Enfin, l’Accord BBNJ accorde une place essentielle à la transparence et au suivi. Les activités menées dans les zones hors juridiction devront faire l’objet de notifications, de rapports périodiques et d’évaluations d’impact environnemental. Cette exigence vise à garantir une gestion responsable et à prévenir tout usage non durable ou dommageable pour l’équilibre fragile des écosystèmes marins.

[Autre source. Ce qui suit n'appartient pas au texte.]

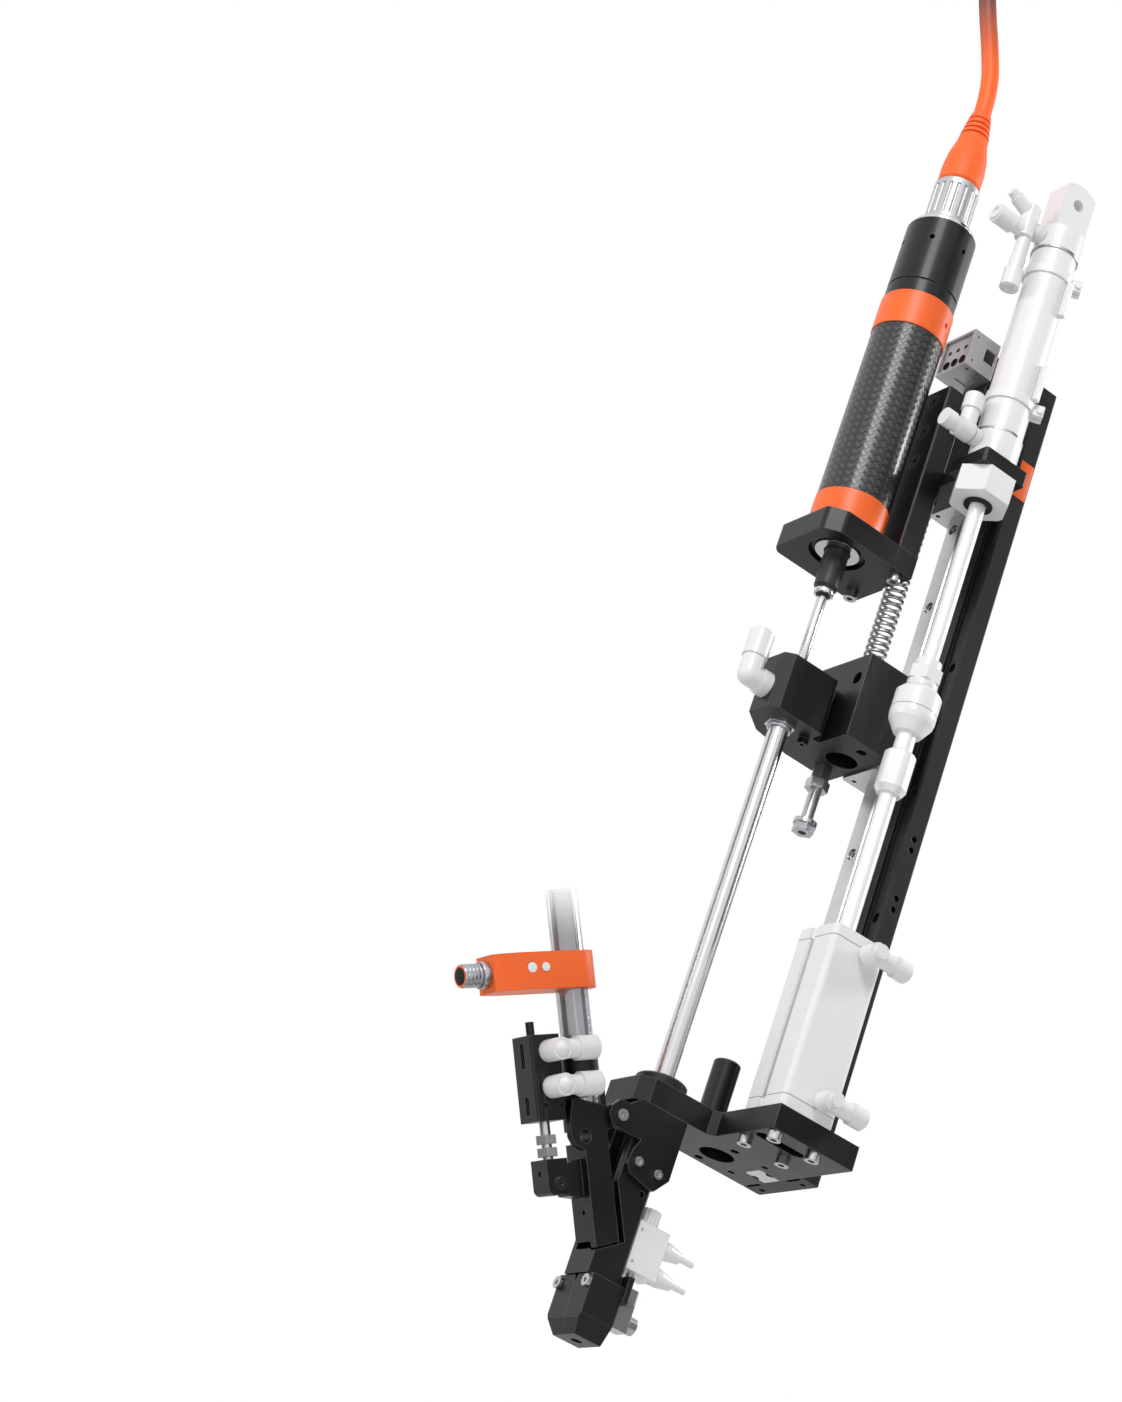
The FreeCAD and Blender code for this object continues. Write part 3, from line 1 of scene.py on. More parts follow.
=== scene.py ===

En ratifiant cet accord, Djibouti envoie un signal fort à la communauté internationale : celui d’un pays prêt à assumer sa part de responsabilité dans la protection de l’océan global, au-delà de ses eaux territoriales. En rejoignant le cercle des États qui façonnent une gouvernance plus juste et durable de la haute mer, Djibouti s’inscrit dans une dynamique où la solidarité Nord-Sud et la science ouverte deviennent les piliers d’une gestion partagée de la biodiversité, bien commun de l’humanité. En somme, l’adhésion de Djibouti à l’Accord BBNJ dépasse le cadre d’une simple ratification juridique. Elle incarne une vision : celle d’un État qui entend préserver ses intérêts tout en contribuant à la protection d’un patrimoine naturel commun, essentiel pour l’équilibre de la planète et les générations futures.